### Stated exercise
Only the lines from the one containing "Turn this picture" down to the one containing "the whole box.", inclusive, are to be quoted exactly.

### Supplied records
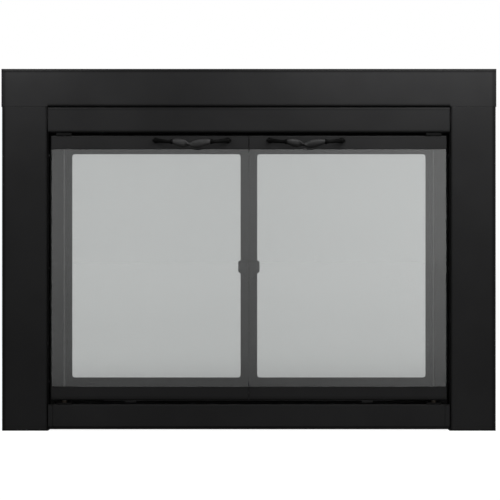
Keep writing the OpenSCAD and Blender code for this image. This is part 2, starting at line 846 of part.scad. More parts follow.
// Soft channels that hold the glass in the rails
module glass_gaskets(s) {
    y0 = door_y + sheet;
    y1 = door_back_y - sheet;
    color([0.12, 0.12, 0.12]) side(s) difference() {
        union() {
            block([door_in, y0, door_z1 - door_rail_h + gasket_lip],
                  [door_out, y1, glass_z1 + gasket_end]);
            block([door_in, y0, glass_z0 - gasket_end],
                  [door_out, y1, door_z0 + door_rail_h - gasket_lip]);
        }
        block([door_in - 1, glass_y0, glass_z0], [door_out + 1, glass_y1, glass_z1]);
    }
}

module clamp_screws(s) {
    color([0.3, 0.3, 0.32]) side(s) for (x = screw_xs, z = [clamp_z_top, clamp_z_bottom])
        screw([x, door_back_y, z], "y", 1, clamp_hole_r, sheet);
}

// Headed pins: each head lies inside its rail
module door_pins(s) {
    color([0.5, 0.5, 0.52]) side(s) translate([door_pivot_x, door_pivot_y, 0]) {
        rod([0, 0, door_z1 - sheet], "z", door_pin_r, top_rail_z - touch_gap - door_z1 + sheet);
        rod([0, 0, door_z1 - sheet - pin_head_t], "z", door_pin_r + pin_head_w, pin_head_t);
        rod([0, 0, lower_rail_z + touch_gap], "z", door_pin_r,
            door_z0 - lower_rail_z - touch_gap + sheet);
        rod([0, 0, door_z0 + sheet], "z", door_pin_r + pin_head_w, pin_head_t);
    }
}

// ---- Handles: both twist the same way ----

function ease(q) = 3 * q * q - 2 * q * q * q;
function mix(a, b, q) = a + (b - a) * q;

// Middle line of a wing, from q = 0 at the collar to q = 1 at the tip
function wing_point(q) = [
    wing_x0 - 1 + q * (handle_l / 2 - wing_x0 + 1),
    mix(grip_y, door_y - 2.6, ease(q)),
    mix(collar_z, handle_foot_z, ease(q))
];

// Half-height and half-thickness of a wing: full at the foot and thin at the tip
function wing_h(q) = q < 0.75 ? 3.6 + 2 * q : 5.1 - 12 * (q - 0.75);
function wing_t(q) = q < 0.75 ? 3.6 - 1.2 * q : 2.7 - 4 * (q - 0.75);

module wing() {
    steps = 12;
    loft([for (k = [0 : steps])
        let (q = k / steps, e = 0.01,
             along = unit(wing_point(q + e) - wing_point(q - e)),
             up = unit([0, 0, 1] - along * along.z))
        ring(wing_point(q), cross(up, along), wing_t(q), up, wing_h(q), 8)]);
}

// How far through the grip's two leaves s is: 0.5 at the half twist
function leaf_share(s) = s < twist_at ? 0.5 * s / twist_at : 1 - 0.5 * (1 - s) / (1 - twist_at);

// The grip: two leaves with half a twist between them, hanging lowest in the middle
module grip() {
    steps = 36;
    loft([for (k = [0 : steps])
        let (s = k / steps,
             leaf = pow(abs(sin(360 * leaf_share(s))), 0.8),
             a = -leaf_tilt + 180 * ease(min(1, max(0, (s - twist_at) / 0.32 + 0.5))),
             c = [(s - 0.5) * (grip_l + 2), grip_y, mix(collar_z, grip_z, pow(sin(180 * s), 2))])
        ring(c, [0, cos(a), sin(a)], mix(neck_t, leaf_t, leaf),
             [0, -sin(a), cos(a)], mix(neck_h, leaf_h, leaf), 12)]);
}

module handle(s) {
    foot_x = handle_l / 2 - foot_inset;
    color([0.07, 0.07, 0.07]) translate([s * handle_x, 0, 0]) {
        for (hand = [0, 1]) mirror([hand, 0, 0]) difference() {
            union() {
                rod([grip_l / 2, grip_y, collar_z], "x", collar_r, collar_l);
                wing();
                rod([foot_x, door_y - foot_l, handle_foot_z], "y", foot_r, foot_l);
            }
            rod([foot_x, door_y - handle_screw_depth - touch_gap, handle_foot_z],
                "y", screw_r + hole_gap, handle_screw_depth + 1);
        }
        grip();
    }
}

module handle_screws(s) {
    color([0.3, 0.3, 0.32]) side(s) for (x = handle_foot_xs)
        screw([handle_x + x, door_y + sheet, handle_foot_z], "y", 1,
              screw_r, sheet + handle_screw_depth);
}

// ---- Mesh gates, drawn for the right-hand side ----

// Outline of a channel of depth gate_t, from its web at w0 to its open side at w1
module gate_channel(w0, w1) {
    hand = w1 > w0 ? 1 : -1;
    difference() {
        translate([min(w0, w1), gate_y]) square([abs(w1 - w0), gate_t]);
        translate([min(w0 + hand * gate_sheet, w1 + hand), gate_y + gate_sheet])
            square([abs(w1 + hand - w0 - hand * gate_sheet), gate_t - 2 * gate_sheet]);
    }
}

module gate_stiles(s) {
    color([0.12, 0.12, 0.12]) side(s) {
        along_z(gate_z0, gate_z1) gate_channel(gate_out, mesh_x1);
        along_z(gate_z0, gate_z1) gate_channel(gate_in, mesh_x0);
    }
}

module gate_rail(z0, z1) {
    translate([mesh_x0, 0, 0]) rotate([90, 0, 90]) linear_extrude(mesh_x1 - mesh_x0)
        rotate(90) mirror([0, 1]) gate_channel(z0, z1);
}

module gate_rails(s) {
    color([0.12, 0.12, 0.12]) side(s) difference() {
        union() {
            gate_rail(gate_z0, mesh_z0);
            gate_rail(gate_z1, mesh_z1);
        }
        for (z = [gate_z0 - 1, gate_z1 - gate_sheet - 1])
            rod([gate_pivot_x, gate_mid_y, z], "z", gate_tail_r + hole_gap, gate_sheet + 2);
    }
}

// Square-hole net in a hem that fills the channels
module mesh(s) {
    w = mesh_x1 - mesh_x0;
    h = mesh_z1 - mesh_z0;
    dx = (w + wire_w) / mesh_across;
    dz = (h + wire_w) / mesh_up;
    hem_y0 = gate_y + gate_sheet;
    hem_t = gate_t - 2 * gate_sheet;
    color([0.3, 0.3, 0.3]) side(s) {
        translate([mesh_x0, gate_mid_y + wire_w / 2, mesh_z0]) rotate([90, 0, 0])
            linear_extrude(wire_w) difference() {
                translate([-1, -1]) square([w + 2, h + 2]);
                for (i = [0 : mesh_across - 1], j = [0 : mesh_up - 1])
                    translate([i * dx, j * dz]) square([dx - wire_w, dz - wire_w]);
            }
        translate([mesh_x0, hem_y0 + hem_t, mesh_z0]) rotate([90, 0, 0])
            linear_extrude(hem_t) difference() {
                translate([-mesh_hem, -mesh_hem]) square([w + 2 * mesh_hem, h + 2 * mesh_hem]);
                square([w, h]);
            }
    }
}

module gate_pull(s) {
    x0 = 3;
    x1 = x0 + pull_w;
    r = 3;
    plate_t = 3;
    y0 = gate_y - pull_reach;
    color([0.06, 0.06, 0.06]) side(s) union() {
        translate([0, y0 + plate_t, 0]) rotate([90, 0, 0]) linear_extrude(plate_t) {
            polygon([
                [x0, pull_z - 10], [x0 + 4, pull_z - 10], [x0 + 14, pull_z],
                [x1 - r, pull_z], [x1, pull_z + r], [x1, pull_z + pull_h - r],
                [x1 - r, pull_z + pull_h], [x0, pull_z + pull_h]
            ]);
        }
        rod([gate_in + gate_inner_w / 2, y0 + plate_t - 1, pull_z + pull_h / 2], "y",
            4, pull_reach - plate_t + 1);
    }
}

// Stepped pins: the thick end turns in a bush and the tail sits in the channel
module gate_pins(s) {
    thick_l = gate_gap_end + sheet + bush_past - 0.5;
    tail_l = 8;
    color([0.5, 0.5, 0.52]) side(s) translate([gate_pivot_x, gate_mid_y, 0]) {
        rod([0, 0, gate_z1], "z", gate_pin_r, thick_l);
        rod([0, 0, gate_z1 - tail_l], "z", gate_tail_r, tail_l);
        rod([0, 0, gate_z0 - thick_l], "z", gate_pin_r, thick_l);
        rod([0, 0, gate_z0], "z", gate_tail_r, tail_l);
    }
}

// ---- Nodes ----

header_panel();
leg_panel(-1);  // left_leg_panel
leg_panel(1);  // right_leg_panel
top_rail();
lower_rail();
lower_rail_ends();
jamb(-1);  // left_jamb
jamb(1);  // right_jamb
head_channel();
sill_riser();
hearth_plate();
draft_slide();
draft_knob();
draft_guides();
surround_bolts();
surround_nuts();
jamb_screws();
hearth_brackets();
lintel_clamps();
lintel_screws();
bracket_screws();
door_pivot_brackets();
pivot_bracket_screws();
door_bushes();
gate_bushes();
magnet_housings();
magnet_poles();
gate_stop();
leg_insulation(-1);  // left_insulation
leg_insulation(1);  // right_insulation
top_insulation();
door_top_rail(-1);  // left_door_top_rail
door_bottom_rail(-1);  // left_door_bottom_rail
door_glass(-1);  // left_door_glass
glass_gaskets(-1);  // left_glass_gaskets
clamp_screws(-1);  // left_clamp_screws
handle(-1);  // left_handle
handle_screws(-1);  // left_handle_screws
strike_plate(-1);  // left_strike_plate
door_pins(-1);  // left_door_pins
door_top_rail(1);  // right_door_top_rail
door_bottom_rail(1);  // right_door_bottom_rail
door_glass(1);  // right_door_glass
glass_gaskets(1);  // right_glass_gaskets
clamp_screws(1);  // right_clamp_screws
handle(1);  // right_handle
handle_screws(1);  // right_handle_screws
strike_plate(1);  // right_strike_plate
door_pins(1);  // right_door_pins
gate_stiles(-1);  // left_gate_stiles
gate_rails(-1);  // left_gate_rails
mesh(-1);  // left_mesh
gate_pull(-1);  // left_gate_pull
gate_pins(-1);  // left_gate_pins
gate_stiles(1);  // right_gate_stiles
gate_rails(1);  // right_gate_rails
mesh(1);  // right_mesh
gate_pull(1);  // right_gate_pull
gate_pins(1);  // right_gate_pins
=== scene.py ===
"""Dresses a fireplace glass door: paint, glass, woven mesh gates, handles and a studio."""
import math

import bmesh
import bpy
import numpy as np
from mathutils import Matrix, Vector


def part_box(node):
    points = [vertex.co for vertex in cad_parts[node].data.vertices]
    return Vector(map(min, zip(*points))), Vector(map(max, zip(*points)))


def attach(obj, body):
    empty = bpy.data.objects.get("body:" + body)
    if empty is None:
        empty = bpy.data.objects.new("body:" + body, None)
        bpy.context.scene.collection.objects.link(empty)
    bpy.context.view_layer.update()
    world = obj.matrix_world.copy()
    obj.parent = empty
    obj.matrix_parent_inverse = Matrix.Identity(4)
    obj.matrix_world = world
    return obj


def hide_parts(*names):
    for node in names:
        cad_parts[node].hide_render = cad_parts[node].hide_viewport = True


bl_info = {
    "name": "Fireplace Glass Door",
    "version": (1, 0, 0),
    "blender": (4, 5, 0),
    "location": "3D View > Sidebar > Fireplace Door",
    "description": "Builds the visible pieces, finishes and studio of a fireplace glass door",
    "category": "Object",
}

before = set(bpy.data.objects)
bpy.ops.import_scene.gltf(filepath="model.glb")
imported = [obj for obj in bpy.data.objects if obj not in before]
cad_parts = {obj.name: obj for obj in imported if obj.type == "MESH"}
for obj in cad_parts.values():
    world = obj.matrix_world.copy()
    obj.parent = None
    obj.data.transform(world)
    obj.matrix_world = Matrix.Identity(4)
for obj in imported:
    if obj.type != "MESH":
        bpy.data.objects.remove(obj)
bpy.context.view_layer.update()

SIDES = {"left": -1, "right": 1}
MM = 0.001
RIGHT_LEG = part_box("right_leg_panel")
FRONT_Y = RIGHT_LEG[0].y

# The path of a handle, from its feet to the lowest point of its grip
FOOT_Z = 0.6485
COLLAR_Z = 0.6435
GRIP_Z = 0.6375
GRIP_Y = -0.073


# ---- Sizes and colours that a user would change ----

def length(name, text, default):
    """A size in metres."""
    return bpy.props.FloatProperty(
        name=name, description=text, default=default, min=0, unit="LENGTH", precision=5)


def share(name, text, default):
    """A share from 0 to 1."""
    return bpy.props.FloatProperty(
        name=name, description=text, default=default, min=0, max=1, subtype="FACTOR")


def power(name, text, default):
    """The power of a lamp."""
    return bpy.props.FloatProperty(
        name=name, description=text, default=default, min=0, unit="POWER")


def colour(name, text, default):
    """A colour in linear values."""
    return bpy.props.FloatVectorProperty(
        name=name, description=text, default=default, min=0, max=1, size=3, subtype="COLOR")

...

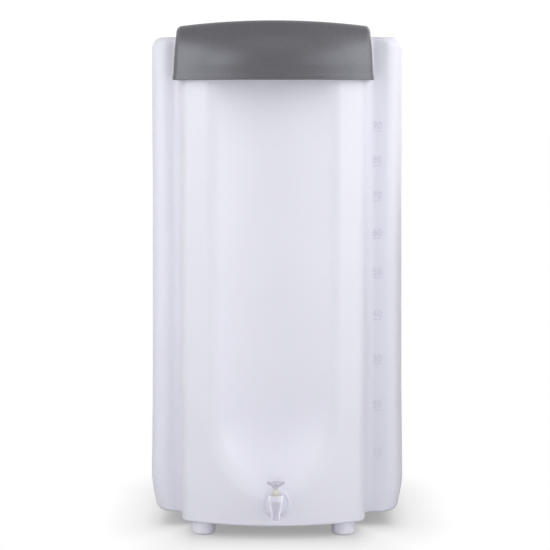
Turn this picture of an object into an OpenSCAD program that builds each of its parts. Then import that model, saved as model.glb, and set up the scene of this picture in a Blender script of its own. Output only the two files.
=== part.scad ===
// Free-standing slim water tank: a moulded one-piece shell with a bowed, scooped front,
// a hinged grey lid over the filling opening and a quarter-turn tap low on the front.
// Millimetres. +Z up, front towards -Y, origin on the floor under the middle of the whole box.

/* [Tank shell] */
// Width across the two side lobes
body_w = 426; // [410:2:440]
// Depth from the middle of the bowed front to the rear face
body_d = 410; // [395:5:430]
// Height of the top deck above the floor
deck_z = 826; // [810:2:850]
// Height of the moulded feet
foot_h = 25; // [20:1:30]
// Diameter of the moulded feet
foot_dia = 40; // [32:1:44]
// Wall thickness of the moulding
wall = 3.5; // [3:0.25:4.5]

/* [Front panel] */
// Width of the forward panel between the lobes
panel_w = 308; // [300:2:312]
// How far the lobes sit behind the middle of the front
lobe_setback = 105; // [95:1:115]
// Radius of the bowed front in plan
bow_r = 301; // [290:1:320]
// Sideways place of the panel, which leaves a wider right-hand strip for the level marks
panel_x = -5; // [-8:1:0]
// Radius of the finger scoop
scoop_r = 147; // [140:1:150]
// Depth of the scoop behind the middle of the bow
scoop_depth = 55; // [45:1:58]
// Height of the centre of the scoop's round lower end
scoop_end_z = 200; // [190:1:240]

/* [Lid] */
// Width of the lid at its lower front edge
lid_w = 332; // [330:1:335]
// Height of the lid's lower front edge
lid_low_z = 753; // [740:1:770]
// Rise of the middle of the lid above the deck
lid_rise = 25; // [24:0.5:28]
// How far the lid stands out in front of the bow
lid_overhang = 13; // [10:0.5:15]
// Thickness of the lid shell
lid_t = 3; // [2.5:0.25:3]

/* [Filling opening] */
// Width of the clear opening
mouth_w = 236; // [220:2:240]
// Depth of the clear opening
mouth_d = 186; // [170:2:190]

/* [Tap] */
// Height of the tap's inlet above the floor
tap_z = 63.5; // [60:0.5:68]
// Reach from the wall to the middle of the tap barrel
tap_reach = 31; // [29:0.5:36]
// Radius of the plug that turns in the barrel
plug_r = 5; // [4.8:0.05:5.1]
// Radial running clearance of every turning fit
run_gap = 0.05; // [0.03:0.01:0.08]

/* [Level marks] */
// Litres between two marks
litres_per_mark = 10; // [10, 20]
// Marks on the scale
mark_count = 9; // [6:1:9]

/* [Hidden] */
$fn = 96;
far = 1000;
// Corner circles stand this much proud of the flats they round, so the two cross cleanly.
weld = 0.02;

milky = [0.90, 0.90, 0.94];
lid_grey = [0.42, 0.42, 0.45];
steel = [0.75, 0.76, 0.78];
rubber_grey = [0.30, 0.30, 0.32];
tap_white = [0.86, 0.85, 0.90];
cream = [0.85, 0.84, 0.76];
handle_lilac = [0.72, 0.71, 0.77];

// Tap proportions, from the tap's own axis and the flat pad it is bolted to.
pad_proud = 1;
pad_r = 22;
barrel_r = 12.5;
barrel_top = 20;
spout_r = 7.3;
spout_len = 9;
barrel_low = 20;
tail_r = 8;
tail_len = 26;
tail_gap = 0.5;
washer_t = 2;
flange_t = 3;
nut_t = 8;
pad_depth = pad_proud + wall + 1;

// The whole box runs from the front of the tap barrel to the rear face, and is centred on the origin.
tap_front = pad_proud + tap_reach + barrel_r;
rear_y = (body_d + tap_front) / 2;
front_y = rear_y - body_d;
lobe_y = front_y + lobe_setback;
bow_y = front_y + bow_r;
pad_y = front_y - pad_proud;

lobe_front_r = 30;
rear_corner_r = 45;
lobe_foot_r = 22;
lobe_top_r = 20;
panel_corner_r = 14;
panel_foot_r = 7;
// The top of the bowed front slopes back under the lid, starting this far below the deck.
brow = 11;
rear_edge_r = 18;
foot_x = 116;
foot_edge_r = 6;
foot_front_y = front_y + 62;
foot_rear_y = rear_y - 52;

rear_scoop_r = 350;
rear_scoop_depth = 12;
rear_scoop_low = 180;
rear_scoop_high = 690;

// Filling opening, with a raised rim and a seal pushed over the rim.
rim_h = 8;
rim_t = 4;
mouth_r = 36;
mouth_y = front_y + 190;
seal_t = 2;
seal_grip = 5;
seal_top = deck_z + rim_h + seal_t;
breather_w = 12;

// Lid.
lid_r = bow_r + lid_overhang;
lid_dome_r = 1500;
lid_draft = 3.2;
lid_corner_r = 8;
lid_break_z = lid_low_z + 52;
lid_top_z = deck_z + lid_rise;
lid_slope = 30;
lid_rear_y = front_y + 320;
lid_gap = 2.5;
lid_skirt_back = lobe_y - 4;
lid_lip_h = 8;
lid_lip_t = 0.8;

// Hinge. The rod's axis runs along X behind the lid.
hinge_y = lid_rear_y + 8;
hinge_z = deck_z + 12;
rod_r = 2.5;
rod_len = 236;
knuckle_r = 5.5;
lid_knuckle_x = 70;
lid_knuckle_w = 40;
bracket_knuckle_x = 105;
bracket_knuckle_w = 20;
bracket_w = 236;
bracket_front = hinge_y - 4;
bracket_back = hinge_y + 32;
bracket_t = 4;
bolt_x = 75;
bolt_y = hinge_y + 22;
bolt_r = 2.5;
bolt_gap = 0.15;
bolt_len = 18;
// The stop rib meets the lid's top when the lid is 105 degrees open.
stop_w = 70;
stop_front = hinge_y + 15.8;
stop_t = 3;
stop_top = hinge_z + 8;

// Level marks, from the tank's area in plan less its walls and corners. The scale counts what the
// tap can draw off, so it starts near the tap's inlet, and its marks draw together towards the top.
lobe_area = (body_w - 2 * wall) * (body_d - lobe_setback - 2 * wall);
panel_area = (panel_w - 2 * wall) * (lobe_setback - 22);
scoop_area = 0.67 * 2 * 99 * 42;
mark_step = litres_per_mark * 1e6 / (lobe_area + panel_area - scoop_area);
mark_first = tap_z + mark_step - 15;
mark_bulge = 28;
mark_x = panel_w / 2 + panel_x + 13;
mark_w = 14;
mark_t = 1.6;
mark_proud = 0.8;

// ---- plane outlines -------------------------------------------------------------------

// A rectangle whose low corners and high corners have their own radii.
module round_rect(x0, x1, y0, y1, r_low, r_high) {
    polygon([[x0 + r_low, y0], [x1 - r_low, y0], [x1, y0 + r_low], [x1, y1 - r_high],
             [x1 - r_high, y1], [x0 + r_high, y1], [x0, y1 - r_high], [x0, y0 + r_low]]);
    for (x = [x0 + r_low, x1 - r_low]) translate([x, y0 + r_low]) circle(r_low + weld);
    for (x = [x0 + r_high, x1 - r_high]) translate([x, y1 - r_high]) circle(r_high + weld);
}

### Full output
Turn this picture of an object into an OpenSCAD program that builds each of its parts. Then import that model, saved as model.glb, and set up the scene of this picture in a Blender script of its own. Output only the two files.
=== part.scad ===
// Free-standing slim water tank: a moulded one-piece shell with a bowed, scooped front,
// a hinged grey lid over the filling opening and a quarter-turn tap low on the front.
// Millimetres. +Z up, front towards -Y, origin on the floor under the middle of the whole box.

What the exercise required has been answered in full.